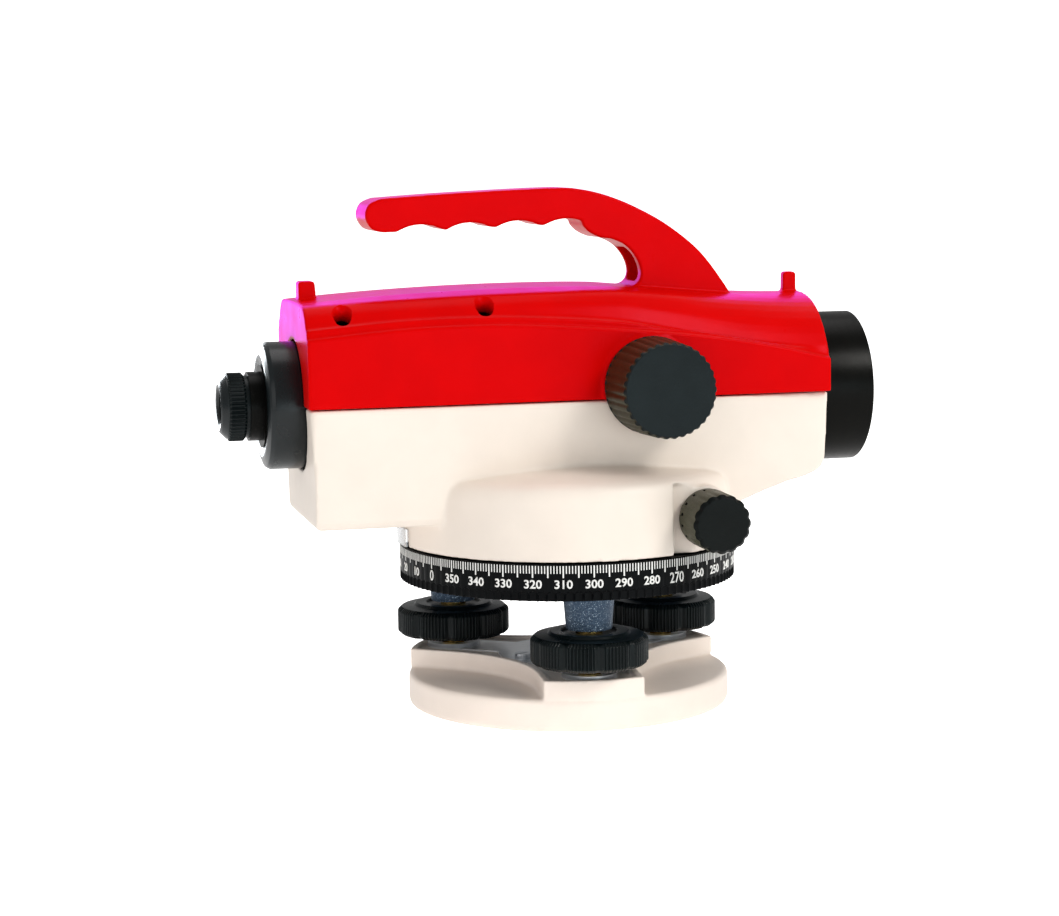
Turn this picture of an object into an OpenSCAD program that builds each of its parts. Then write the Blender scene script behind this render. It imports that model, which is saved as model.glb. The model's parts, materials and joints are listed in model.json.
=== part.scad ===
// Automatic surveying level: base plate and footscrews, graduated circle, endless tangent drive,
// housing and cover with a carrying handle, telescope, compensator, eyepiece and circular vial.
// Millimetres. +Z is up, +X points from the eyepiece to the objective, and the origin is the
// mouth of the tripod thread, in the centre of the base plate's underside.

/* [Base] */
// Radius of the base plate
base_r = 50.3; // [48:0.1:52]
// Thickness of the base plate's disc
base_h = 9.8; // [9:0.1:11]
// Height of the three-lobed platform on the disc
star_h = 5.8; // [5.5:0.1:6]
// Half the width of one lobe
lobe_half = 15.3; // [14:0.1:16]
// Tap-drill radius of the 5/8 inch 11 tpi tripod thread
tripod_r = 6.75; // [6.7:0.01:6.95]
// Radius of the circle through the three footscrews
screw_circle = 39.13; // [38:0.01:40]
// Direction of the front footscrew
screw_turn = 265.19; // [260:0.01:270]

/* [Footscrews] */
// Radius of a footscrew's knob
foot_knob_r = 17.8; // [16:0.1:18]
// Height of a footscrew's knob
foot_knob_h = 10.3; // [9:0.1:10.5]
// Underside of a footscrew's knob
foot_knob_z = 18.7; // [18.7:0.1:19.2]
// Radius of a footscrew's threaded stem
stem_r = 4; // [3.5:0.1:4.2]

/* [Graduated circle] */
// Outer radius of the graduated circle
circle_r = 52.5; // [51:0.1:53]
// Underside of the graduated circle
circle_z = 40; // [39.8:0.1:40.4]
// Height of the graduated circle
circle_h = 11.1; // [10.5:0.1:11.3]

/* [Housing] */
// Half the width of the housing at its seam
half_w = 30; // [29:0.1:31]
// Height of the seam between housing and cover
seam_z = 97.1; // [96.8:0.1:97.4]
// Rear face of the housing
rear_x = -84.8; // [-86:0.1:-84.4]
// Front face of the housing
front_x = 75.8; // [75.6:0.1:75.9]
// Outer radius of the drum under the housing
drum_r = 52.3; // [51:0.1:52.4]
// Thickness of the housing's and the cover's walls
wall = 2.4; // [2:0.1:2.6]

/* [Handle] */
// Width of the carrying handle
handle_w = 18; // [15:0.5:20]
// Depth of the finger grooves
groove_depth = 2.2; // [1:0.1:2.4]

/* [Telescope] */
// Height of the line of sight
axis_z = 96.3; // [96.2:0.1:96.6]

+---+

WHAT YOU ARE ASKED TO DO — Hand back the material above in full, exactly as written.

THE RESULT —
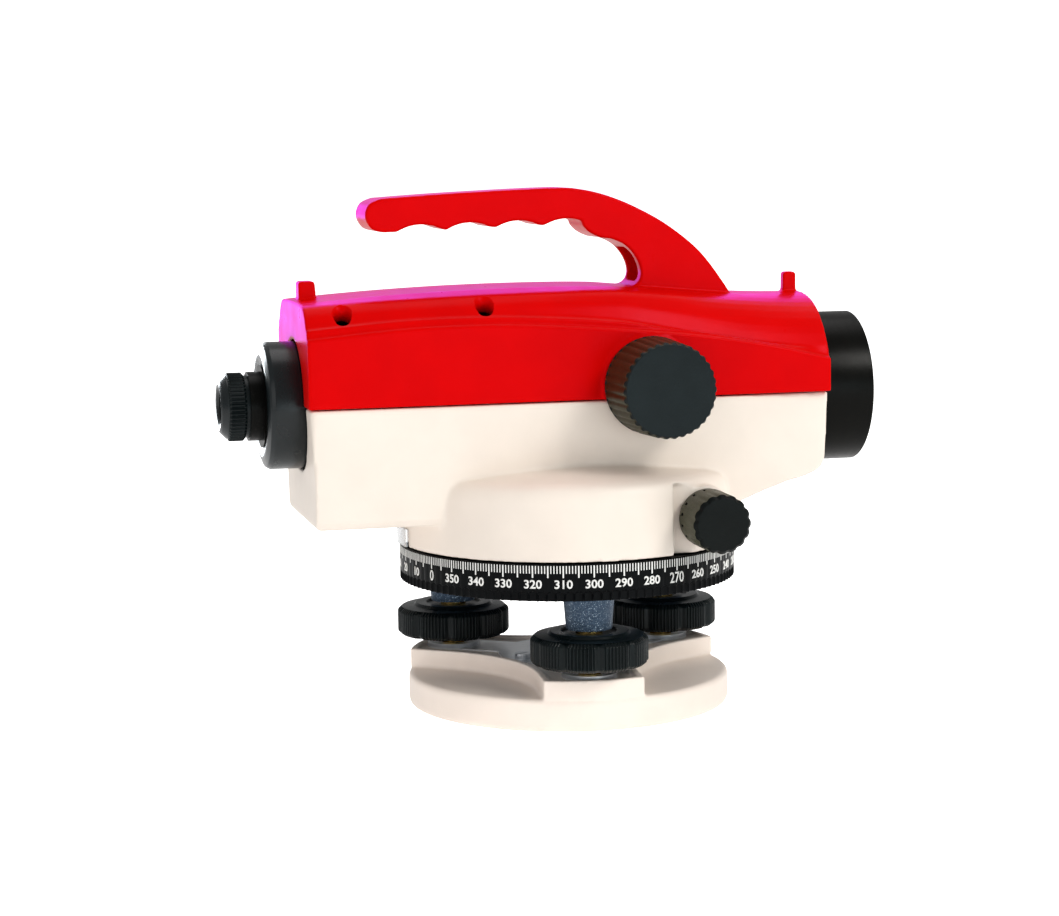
Turn this picture of an object into an OpenSCAD program that builds each of its parts. Then write the Blender scene script behind this render. It imports that model, which is saved as model.glb. The model's parts, materials and joints are listed in model.json.
=== part.scad ===
// Automatic surveying level: base plate and footscrews, graduated circle, endless tangent drive,
// housing and cover with a carrying handle, telescope, compensator, eyepiece and circular vial.
// Millimetres. +Z is up, +X points from the eyepiece to the objective, and the origin is the
// mouth of the tripod thread, in the centre of the base plate's underside.

/* [Base] */
// Radius of the base plate
base_r = 50.3; // [48:0.1:52]
// Thickness of the base plate's disc
base_h = 9.8; // [9:0.1:11]
// Height of the three-lobed platform on the disc
star_h = 5.8; // [5.5:0.1:6]
// Half the width of one lobe
lobe_half = 15.3; // [14:0.1:16]
// Tap-drill radius of the 5/8 inch 11 tpi tripod thread
tripod_r = 6.75; // [6.7:0.01:6.95]
// Radius of the circle through the three footscrews
screw_circle = 39.13; // [38:0.01:40]
// Direction of the front footscrew
screw_turn = 265.19; // [260:0.01:270]

/* [Footscrews] */
// Radius of a footscrew's knob
foot_knob_r = 17.8; // [16:0.1:18]
// Height of a footscrew's knob
foot_knob_h = 10.3; // [9:0.1:10.5]
// Underside of a footscrew's knob
foot_knob_z = 18.7; // [18.7:0.1:19.2]
// Radius of a footscrew's threaded stem
stem_r = 4; // [3.5:0.1:4.2]

/* [Graduated circle] */
// Outer radius of the graduated circle
circle_r = 52.5; // [51:0.1:53]
// Underside of the graduated circle
circle_z = 40; // [39.8:0.1:40.4]
// Height of the graduated circle
circle_h = 11.1; // [10.5:0.1:11.3]

/* [Housing] */
// Half the width of the housing at its seam
half_w = 30; // [29:0.1:31]
// Height of the seam between housing and cover
seam_z = 97.1; // [96.8:0.1:97.4]
// Rear face of the housing
rear_x = -84.8; // [-86:0.1:-84.4]
// Front face of the housing
front_x = 75.8; // [75.6:0.1:75.9]
// Outer radius of the drum under the housing
drum_r = 52.3; // [51:0.1:52.4]
// Thickness of the housing's and the cover's walls
wall = 2.4; // [2:0.1:2.6]

/* [Handle] */
// Width of the carrying handle
handle_w = 18; // [15:0.5:20]
// Depth of the finger grooves
groove_depth = 2.2; // [1:0.1:2.4]

/* [Telescope] */
// Height of the line of sight
axis_z = 96.3; // [96.2:0.1:96.6]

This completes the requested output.